Set task: All lines from the one with "const hanger = new THREE.Group();" through the one with "bpy.data.objects.remove(obj)", and only those, are to be reproduced exactly, both ends included.

-- begin --

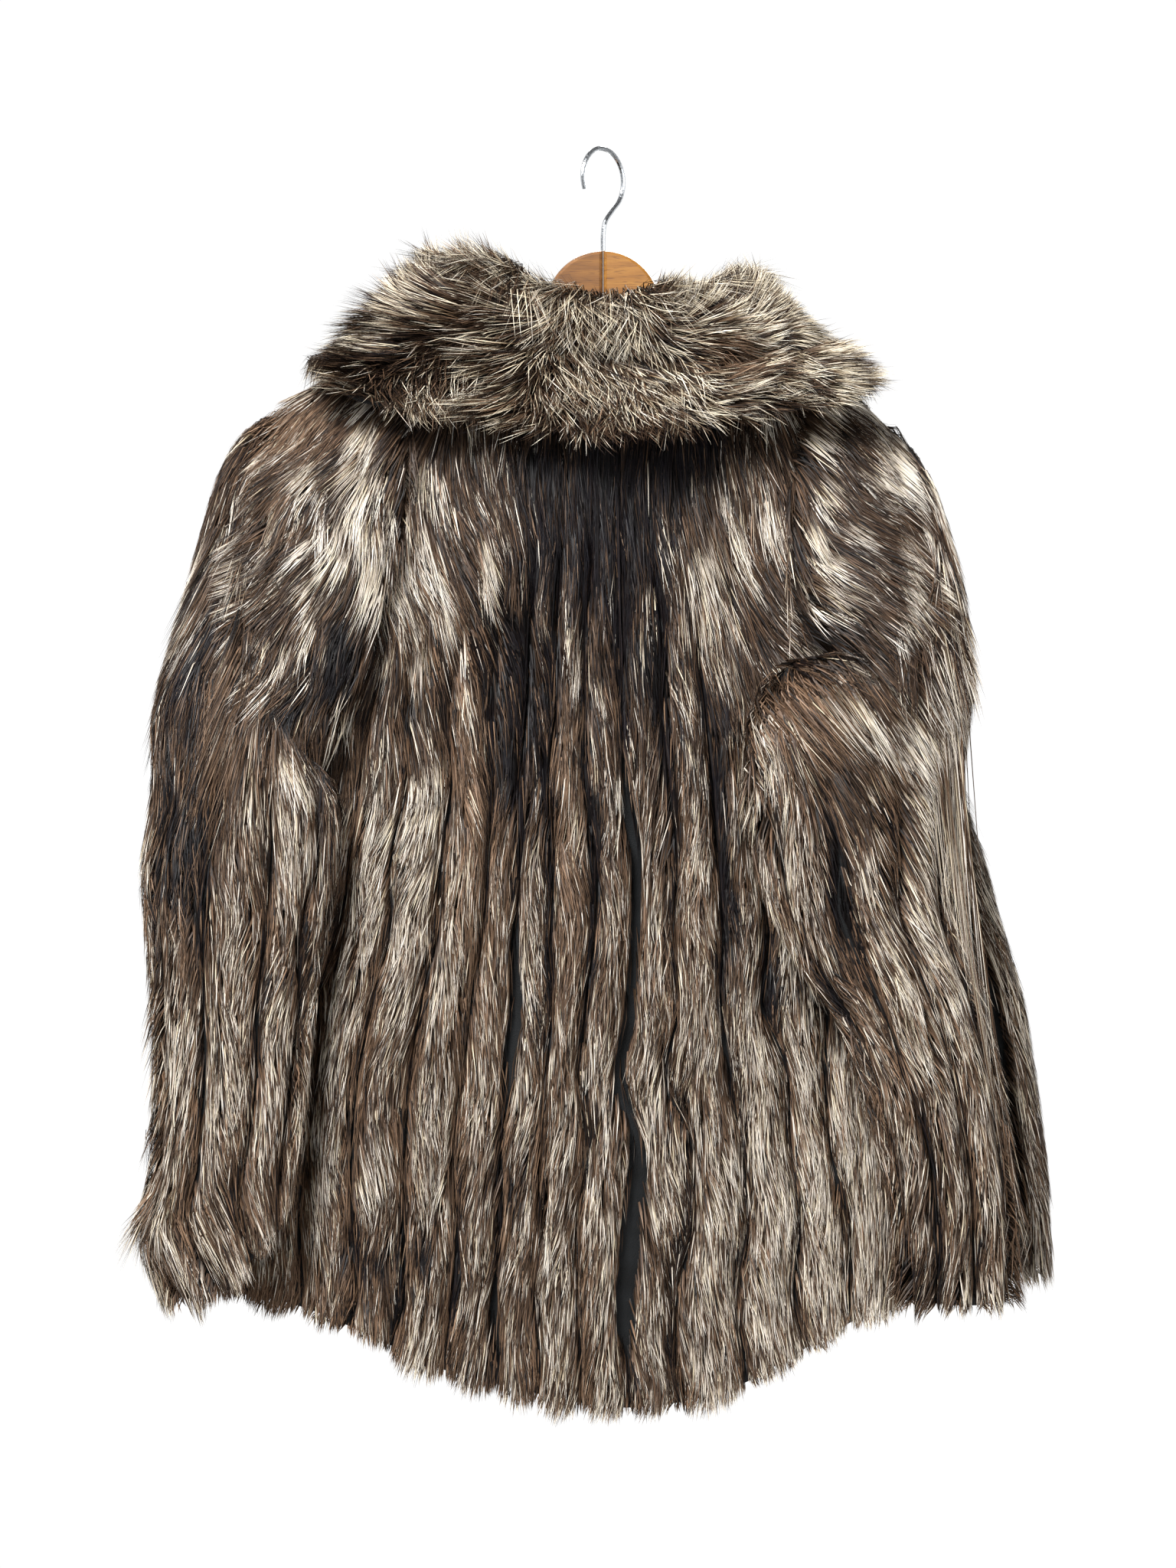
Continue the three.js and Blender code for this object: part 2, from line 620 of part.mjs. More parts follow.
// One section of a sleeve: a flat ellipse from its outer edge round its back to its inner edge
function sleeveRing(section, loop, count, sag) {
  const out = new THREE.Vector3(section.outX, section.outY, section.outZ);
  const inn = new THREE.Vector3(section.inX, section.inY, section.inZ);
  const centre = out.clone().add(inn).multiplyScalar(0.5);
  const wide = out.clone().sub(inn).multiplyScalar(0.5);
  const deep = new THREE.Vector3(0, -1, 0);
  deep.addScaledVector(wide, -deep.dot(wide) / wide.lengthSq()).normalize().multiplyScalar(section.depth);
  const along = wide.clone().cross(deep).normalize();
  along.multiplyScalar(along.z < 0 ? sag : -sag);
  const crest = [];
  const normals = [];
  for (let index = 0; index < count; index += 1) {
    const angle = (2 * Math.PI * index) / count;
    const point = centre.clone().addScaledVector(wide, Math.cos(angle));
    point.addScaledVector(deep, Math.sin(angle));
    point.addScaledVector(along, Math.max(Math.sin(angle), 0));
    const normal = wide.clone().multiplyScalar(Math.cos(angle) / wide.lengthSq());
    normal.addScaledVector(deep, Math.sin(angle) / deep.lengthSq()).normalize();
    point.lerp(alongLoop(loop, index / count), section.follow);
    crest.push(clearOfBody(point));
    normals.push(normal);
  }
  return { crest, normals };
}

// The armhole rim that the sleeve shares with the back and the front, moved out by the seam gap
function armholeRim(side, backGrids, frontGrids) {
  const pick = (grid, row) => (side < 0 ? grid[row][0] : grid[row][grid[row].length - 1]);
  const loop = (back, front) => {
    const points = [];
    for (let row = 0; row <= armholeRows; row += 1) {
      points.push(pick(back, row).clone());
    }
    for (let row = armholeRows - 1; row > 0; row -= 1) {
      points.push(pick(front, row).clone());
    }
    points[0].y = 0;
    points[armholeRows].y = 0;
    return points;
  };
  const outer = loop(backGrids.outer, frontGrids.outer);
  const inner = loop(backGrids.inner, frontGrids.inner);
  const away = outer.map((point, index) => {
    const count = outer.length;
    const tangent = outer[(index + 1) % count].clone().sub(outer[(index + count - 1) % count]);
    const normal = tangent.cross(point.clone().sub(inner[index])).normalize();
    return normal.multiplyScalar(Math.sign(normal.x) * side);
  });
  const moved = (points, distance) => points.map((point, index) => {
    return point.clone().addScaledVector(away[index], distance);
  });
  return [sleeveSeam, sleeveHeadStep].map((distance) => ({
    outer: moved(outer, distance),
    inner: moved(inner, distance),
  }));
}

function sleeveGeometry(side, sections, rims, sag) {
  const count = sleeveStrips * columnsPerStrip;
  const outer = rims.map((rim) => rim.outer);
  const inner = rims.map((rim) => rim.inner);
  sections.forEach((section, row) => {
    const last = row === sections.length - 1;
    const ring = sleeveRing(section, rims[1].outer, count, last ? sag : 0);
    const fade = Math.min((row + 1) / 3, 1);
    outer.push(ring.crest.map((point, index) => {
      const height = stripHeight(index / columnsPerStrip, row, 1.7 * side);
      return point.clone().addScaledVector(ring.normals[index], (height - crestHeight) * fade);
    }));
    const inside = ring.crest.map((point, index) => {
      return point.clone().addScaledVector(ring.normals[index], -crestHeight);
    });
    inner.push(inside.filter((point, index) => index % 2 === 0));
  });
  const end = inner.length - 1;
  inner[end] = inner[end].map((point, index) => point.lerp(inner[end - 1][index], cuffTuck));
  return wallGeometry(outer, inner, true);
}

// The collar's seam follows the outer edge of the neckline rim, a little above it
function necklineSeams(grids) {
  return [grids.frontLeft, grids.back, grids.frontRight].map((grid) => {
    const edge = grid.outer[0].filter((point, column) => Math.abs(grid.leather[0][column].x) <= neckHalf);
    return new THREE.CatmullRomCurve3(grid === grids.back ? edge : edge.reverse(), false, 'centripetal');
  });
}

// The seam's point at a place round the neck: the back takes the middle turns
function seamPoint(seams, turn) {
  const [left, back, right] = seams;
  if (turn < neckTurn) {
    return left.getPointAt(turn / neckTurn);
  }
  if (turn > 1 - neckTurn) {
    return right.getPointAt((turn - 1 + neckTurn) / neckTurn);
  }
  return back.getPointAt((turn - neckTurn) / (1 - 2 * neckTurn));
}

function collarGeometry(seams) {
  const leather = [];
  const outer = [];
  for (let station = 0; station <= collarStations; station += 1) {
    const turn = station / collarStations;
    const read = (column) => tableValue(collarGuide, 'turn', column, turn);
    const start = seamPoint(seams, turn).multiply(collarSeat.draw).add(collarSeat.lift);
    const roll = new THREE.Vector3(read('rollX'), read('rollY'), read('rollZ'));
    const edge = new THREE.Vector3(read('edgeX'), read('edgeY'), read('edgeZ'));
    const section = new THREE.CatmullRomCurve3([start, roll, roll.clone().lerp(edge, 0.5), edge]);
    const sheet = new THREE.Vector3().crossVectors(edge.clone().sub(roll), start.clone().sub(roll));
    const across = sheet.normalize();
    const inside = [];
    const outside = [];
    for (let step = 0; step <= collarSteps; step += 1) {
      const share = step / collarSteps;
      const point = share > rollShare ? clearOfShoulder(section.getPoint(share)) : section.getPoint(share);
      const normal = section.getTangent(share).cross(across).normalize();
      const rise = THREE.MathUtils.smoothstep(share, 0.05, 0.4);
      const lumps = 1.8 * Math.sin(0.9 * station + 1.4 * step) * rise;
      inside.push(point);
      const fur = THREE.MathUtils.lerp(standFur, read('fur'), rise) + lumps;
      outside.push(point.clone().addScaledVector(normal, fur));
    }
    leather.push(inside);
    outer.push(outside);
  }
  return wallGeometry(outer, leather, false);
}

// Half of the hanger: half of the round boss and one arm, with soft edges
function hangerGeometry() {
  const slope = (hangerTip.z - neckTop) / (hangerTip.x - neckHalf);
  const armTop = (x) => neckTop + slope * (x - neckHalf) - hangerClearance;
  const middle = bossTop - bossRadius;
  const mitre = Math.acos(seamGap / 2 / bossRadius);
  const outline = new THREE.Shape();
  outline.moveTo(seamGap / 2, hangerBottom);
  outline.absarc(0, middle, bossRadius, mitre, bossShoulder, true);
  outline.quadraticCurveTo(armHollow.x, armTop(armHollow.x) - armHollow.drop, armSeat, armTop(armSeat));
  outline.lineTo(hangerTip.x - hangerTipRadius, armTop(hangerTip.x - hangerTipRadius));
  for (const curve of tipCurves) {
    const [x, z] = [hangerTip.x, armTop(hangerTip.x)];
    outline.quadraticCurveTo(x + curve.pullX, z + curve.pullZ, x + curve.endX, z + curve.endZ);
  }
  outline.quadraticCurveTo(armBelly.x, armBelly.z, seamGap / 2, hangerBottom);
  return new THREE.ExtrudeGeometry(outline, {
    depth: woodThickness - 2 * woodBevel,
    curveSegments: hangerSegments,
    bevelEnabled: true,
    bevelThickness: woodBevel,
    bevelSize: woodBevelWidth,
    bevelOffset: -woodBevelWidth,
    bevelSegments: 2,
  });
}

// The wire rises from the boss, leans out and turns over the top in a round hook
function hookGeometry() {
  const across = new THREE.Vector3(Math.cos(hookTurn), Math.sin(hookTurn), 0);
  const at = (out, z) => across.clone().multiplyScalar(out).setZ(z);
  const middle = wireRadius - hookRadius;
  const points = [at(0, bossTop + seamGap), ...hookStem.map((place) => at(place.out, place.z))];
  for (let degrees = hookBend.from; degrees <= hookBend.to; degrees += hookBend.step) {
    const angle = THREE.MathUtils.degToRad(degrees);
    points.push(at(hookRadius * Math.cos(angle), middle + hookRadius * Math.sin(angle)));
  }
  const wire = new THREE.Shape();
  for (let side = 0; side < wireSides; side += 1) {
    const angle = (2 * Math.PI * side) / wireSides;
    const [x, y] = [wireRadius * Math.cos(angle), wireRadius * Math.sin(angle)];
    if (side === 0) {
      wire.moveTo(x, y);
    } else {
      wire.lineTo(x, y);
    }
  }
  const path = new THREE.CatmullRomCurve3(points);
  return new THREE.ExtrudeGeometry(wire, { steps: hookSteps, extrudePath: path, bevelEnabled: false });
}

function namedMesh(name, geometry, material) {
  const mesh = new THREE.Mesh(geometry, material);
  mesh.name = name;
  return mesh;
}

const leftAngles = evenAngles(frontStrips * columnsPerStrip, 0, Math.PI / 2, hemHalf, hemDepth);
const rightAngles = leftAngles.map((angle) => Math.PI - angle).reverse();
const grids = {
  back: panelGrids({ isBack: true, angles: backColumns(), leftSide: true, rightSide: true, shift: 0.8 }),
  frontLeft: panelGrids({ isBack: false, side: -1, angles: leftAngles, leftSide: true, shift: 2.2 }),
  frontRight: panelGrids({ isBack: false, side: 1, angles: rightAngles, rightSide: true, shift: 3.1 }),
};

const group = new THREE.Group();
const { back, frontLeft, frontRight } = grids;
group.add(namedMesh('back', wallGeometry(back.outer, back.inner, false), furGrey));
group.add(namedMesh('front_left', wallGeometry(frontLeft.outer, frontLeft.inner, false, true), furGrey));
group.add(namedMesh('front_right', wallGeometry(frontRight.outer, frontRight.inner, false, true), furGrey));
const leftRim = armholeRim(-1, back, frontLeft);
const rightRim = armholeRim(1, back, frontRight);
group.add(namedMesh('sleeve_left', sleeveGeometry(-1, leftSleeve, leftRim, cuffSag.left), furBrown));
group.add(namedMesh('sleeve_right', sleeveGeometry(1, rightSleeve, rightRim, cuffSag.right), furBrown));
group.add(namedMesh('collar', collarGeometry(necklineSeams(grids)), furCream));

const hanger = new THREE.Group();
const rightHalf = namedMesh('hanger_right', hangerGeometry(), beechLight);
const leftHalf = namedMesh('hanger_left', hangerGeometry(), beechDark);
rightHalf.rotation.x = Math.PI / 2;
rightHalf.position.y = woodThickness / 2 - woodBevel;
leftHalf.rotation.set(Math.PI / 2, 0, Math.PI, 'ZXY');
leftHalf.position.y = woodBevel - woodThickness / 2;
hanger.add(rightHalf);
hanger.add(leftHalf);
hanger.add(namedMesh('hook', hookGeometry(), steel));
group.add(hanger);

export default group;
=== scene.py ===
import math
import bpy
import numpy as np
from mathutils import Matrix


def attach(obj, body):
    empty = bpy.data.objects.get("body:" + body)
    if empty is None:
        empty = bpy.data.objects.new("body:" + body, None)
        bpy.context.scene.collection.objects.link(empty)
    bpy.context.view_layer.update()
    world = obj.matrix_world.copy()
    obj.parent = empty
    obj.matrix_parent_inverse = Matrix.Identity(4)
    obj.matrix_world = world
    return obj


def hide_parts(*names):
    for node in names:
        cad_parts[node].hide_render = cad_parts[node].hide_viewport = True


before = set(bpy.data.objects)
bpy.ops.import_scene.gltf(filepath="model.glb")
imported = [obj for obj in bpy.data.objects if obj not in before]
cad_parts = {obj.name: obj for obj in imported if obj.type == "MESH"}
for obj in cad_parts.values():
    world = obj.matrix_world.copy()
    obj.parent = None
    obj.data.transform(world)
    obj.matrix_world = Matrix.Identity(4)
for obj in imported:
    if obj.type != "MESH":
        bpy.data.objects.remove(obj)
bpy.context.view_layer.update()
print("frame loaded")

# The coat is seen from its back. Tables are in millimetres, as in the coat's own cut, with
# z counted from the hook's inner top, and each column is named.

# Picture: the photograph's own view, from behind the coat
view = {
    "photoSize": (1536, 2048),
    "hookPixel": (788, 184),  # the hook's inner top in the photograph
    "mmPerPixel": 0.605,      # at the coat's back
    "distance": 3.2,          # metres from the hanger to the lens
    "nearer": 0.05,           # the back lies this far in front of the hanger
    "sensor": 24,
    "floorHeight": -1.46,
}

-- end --

Finished task:
const hanger = new THREE.Group();
const rightHalf = namedMesh('hanger_right', hangerGeometry(), beechLight);
const leftHalf = namedMesh('hanger_left', hangerGeometry(), beechDark);
rightHalf.rotation.x = Math.PI / 2;
rightHalf.position.y = woodThickness / 2 - woodBevel;
leftHalf.rotation.set(Math.PI / 2, 0, Math.PI, 'ZXY');
leftHalf.position.y = woodBevel - woodThickness / 2;
hanger.add(rightHalf);
hanger.add(leftHalf);
hanger.add(namedMesh('hook', hookGeometry(), steel));
group.add(hanger);

export default group;
=== scene.py ===
import math
import bpy
import numpy as np
from mathutils import Matrix


def attach(obj, body):
    empty = bpy.data.objects.get("body:" + body)
    if empty is None:
        empty = bpy.data.objects.new("body:" + body, None)
        bpy.context.scene.collection.objects.link(empty)
    bpy.context.view_layer.update()
    world = obj.matrix_world.copy()
    obj.parent = empty
    obj.matrix_parent_inverse = Matrix.Identity(4)
    obj.matrix_world = world
    return obj


def hide_parts(*names):
    for node in names:
        cad_parts[node].hide_render = cad_parts[node].hide_viewport = True


before = set(bpy.data.objects)
bpy.ops.import_scene.gltf(filepath="model.glb")
imported = [obj for obj in bpy.data.objects if obj not in before]
cad_parts = {obj.name: obj for obj in imported if obj.type == "MESH"}
for obj in cad_parts.values():
    world = obj.matrix_world.copy()
    obj.parent = None
    obj.data.transform(world)
    obj.matrix_world = Matrix.Identity(4)
for obj in imported:
    if obj.type != "MESH":
        bpy.data.objects.remove(obj)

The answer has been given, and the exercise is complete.